Give the data a second time, exactly and in full.

(DATA SECTION):
———

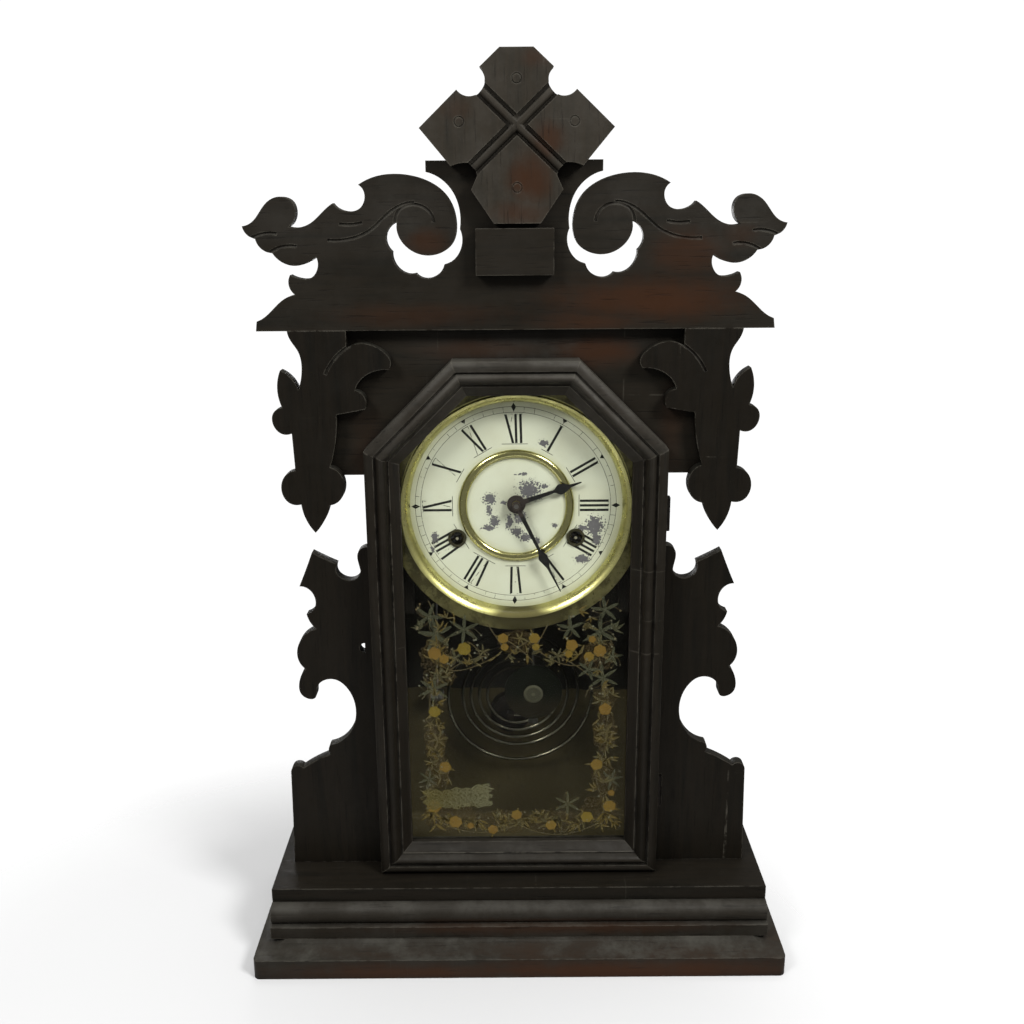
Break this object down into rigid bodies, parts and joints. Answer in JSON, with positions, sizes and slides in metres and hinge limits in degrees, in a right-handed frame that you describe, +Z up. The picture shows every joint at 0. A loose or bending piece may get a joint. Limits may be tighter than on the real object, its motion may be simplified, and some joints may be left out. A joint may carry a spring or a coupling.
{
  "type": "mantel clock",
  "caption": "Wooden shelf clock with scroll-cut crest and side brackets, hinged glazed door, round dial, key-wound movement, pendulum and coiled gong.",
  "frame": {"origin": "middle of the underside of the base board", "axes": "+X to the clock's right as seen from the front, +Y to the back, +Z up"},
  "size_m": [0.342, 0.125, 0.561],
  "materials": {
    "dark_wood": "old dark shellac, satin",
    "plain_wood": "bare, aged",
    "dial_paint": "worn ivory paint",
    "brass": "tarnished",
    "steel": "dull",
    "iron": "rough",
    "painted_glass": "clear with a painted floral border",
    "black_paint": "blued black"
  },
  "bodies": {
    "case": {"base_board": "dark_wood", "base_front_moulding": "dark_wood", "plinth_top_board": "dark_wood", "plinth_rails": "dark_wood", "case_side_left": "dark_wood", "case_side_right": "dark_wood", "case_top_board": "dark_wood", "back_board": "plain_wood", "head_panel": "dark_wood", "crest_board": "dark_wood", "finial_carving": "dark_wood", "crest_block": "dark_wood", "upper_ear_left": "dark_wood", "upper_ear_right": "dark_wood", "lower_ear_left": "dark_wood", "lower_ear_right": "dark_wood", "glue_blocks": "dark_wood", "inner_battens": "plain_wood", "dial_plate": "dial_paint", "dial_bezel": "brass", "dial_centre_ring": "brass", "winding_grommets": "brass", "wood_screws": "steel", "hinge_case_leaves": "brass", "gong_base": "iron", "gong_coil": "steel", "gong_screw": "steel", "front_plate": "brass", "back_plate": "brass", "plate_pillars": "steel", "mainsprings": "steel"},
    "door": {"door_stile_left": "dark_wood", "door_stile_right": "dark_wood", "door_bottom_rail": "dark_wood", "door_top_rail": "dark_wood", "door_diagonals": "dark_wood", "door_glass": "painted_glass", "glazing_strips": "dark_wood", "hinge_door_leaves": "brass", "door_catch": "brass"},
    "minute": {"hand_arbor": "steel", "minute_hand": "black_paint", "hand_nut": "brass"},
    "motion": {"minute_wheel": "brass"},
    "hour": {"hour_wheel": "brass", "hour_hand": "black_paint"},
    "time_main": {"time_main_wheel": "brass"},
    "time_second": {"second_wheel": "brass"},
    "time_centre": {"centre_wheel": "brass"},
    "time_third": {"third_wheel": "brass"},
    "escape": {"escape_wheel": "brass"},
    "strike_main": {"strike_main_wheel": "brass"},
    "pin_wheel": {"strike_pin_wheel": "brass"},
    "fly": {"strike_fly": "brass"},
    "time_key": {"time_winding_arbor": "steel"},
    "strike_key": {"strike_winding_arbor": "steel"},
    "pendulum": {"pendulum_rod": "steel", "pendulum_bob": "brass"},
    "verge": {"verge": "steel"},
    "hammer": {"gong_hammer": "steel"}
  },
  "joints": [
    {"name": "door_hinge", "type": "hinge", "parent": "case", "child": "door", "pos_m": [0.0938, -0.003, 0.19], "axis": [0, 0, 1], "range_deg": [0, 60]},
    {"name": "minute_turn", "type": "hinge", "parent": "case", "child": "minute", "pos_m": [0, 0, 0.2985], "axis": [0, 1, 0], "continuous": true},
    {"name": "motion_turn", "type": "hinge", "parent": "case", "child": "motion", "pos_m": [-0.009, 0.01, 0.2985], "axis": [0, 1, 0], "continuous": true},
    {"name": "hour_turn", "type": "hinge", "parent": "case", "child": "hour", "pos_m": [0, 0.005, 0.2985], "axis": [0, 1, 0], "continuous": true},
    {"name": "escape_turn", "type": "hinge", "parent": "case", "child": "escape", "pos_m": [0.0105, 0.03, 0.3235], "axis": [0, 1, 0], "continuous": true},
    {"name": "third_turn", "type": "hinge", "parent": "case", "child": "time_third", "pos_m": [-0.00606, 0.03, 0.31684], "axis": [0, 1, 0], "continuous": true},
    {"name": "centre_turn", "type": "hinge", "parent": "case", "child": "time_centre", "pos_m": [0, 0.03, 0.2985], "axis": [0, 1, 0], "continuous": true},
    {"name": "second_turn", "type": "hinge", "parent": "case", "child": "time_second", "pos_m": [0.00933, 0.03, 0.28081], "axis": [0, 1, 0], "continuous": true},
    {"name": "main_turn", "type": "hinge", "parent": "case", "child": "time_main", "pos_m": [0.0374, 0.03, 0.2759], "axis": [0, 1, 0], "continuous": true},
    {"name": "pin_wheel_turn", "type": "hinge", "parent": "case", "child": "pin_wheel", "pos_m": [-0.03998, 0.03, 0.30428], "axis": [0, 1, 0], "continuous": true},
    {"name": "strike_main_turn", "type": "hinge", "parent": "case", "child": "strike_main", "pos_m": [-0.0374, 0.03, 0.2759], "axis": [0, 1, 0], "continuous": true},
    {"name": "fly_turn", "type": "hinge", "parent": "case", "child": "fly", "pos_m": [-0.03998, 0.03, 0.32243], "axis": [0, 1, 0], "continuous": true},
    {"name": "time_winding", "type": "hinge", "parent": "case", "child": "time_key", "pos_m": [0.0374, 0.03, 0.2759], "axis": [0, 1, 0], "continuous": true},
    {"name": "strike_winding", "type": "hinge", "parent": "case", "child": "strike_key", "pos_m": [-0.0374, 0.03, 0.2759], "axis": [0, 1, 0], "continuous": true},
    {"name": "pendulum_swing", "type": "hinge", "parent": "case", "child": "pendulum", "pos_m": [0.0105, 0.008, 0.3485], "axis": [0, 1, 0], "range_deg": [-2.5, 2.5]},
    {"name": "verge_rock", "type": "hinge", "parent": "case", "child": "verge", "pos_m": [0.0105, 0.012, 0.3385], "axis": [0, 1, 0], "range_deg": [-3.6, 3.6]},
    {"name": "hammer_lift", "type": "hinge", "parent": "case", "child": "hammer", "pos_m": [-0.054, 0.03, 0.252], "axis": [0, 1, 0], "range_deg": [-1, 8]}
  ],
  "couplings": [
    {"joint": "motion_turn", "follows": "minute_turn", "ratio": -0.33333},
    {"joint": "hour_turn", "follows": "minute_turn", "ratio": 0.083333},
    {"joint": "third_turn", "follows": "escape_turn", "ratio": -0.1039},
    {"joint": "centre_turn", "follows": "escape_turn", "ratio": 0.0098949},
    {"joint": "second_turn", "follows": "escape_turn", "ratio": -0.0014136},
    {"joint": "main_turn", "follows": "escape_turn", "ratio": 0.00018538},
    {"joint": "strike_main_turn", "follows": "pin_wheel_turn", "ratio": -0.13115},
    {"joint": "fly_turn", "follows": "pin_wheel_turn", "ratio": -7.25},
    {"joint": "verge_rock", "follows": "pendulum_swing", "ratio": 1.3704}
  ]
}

———

(COMPLETE ANSWER):
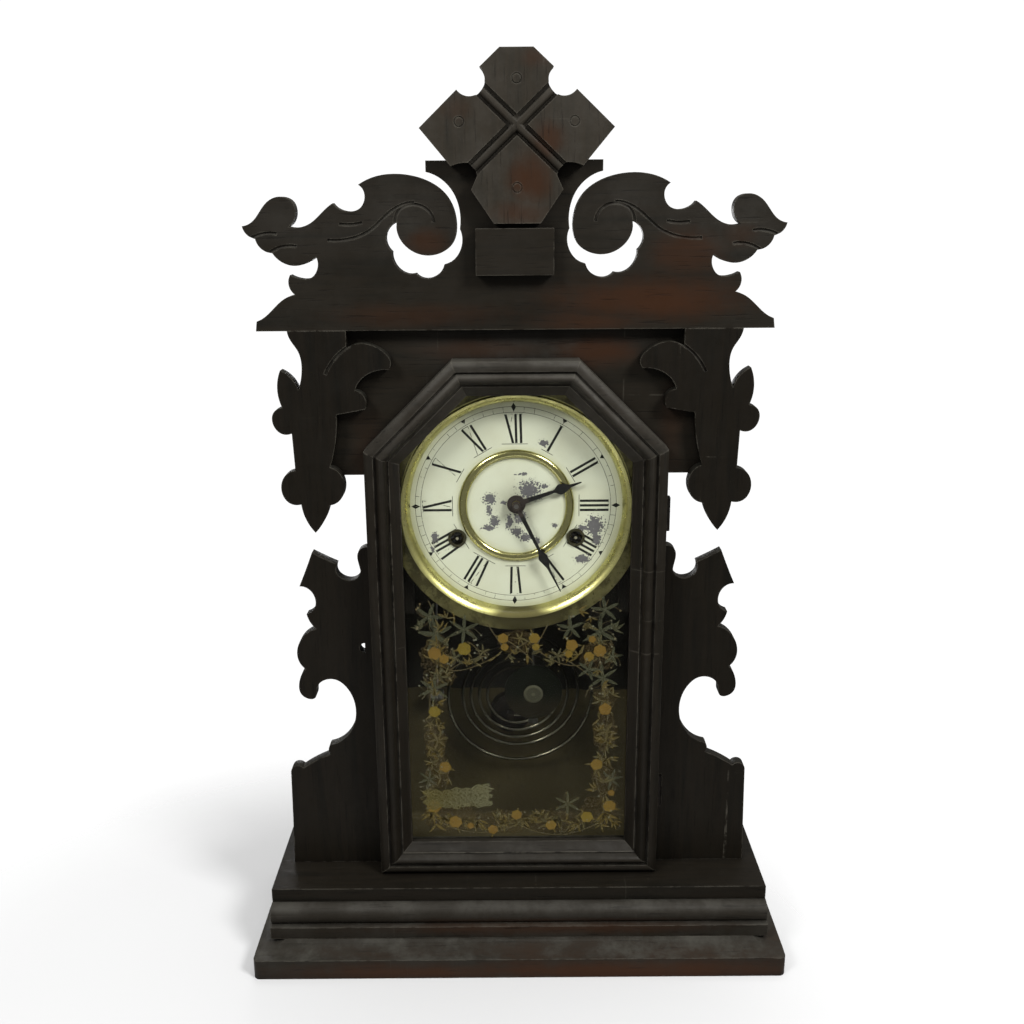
Break this object down into rigid bodies, parts and joints. Answer in JSON, with positions, sizes and slides in metres and hinge limits in degrees, in a right-handed frame that you describe, +Z up. The picture shows every joint at 0. A loose or bending piece may get a joint. Limits may be tighter than on the real object, its motion may be simplified, and some joints may be left out. A joint may carry a spring or a coupling.
{
  "type": "mantel clock",
  "caption": "Wooden shelf clock with scroll-cut crest and side brackets, hinged glazed door, round dial, key-wound movement, pendulum and coiled gong.",
  "frame": {"origin": "middle of the underside of the base board", "axes": "+X to the clock's right as seen from the front, +Y to the back, +Z up"},
  "size_m": [0.342, 0.125, 0.561],
  "materials": {
    "dark_wood": "old dark shellac, satin",
    "plain_wood": "bare, aged",
    "dial_paint": "worn ivory paint",
    "brass": "tarnished",
    "steel": "dull",
    "iron": "rough",
    "painted_glass": "clear with a painted floral border",
    "black_paint": "blued black"
  },
  "bodies": {
    "case": {"base_board": "dark_wood", "base_front_moulding": "dark_wood", "plinth_top_board": "dark_wood", "plinth_rails": "dark_wood", "case_side_left": "dark_wood", "case_side_right": "dark_wood", "case_top_board": "dark_wood", "back_board": "plain_wood", "head_panel": "dark_wood", "crest_board": "dark_wood", "finial_carving": "dark_wood", "crest_block": "dark_wood", "upper_ear_left": "dark_wood", "upper_ear_right": "dark_wood", "lower_ear_left": "dark_wood", "lower_ear_right": "dark_wood", "glue_blocks": "dark_wood", "inner_battens": "plain_wood", "dial_plate": "dial_paint", "dial_bezel": "brass", "dial_centre_ring": "brass", "winding_grommets": "brass", "wood_screws": "steel", "hinge_case_leaves": "brass", "gong_base": "iron", "gong_coil": "steel", "gong_screw": "steel", "front_plate": "brass", "back_plate": "brass", "plate_pillars": "steel", "mainsprings": "steel"},
    "door": {"door_stile_left": "dark_wood", "door_stile_right": "dark_wood", "door_bottom_rail": "dark_wood", "door_top_rail": "dark_wood", "door_diagonals": "dark_wood", "door_glass": "painted_glass", "glazing_strips": "dark_wood", "hinge_door_leaves": "brass", "door_catch": "brass"},
    "minute": {"hand_arbor": "steel", "minute_hand": "black_paint", "hand_nut": "brass"},
    "motion": {"minute_wheel": "brass"},
    "hour": {"hour_wheel": "brass", "hour_hand": "black_paint"},
    "time_main": {"time_main_wheel": "brass"},
    "time_second": {"second_wheel": "brass"},
    "time_centre": {"centre_wheel": "brass"},
    "time_third": {"third_wheel": "brass"},
    "escape": {"escape_wheel": "brass"},
    "strike_main": {"strike_main_wheel": "brass"},
    "pin_wheel": {"strike_pin_wheel": "brass"},
    "fly": {"strike_fly": "brass"},
    "time_key": {"time_winding_arbor": "steel"},
    "strike_key": {"strike_winding_arbor": "steel"},
    "pendulum": {"pendulum_rod": "steel", "pendulum_bob": "brass"},
    "verge": {"verge": "steel"},
    "hammer": {"gong_hammer": "steel"}
  },
  "joints": [
    {"name": "door_hinge", "type": "hinge", "parent": "case", "child": "door", "pos_m": [0.0938, -0.003, 0.19], "axis": [0, 0, 1], "range_deg": [0, 60]},
    {"name": "minute_turn", "type": "hinge", "parent": "case", "child": "minute", "pos_m": [0, 0, 0.2985], "axis": [0, 1, 0], "continuous": true},
    {"name": "motion_turn", "type": "hinge", "parent": "case", "child": "motion", "pos_m": [-0.009, 0.01, 0.2985], "axis": [0, 1, 0], "continuous": true},
    {"name": "hour_turn", "type": "hinge", "parent": "case", "child": "hour", "pos_m": [0, 0.005, 0.2985], "axis": [0, 1, 0], "continuous": true},
    {"name": "escape_turn", "type": "hinge", "parent": "case", "child": "escape", "pos_m": [0.0105, 0.03, 0.3235], "axis": [0, 1, 0], "continuous": true},
    {"name": "third_turn", "type": "hinge", "parent": "case", "child": "time_third", "pos_m": [-0.00606, 0.03, 0.31684], "axis": [0, 1, 0], "continuous": true},
    {"name": "centre_turn", "type": "hinge", "parent": "case", "child": "time_centre", "pos_m": [0, 0.03, 0.2985], "axis": [0, 1, 0], "continuous": true},
    {"name": "second_turn", "type": "hinge", "parent": "case", "child": "time_second", "pos_m": [0.00933, 0.03, 0.28081], "axis": [0, 1, 0], "continuous": true},
    {"name": "main_turn", "type": "hinge", "parent": "case", "child": "time_main", "pos_m": [0.0374, 0.03, 0.2759], "axis": [0, 1, 0], "continuous": true},
    {"name": "pin_wheel_turn", "type": "hinge", "parent": "case", "child": "pin_wheel", "pos_m": [-0.03998, 0.03, 0.30428], "axis": [0, 1, 0], "continuous": true},
    {"name": "strike_main_turn", "type": "hinge", "parent": "case", "child": "strike_main", "pos_m": [-0.0374, 0.03, 0.2759], "axis": [0, 1, 0], "continuous": true},
    {"name": "fly_turn", "type": "hinge", "parent": "case", "child": "fly", "pos_m": [-0.03998, 0.03, 0.32243], "axis": [0, 1, 0], "continuous": true},
    {"name": "time_winding", "type": "hinge", "parent": "case", "child": "time_key", "pos_m": [0.0374, 0.03, 0.2759], "axis": [0, 1, 0], "continuous": true},
    {"name": "strike_winding", "type": "hinge", "parent": "case", "child": "strike_key", "pos_m": [-0.0374, 0.03, 0.2759], "axis": [0, 1, 0], "continuous": true},
    {"name": "pendulum_swing", "type": "hinge", "parent": "case", "child": "pendulum", "pos_m": [0.0105, 0.008, 0.3485], "axis": [0, 1, 0], "range_deg": [-2.5, 2.5]},
    {"name": "verge_rock", "type": "hinge", "parent": "case", "child": "verge", "pos_m": [0.0105, 0.012, 0.3385], "axis": [0, 1, 0], "range_deg": [-3.6, 3.6]},
    {"name": "hammer_lift", "type": "hinge", "parent": "case", "child": "hammer", "pos_m": [-0.054, 0.03, 0.252], "axis": [0, 1, 0], "range_deg": [-1, 8]}
  ],
  "couplings": [
    {"joint": "motion_turn", "follows": "minute_turn", "ratio": -0.33333},
    {"joint": "hour_turn", "follows": "minute_turn", "ratio": 0.083333},
    {"joint": "third_turn", "follows": "escape_turn", "ratio": -0.1039},
    {"joint": "centre_turn", "follows": "escape_turn", "ratio": 0.0098949},
    {"joint": "second_turn", "follows": "escape_turn", "ratio": -0.0014136},
    {"joint": "main_turn", "follows": "escape_turn", "ratio": 0.00018538},
    {"joint": "strike_main_turn", "follows": "pin_wheel_turn", "ratio": -0.13115},
    {"joint": "fly_turn", "follows": "pin_wheel_turn", "ratio": -7.25},
    {"joint": "verge_rock", "follows": "pendulum_swing", "ratio": 1.3704}
  ]
}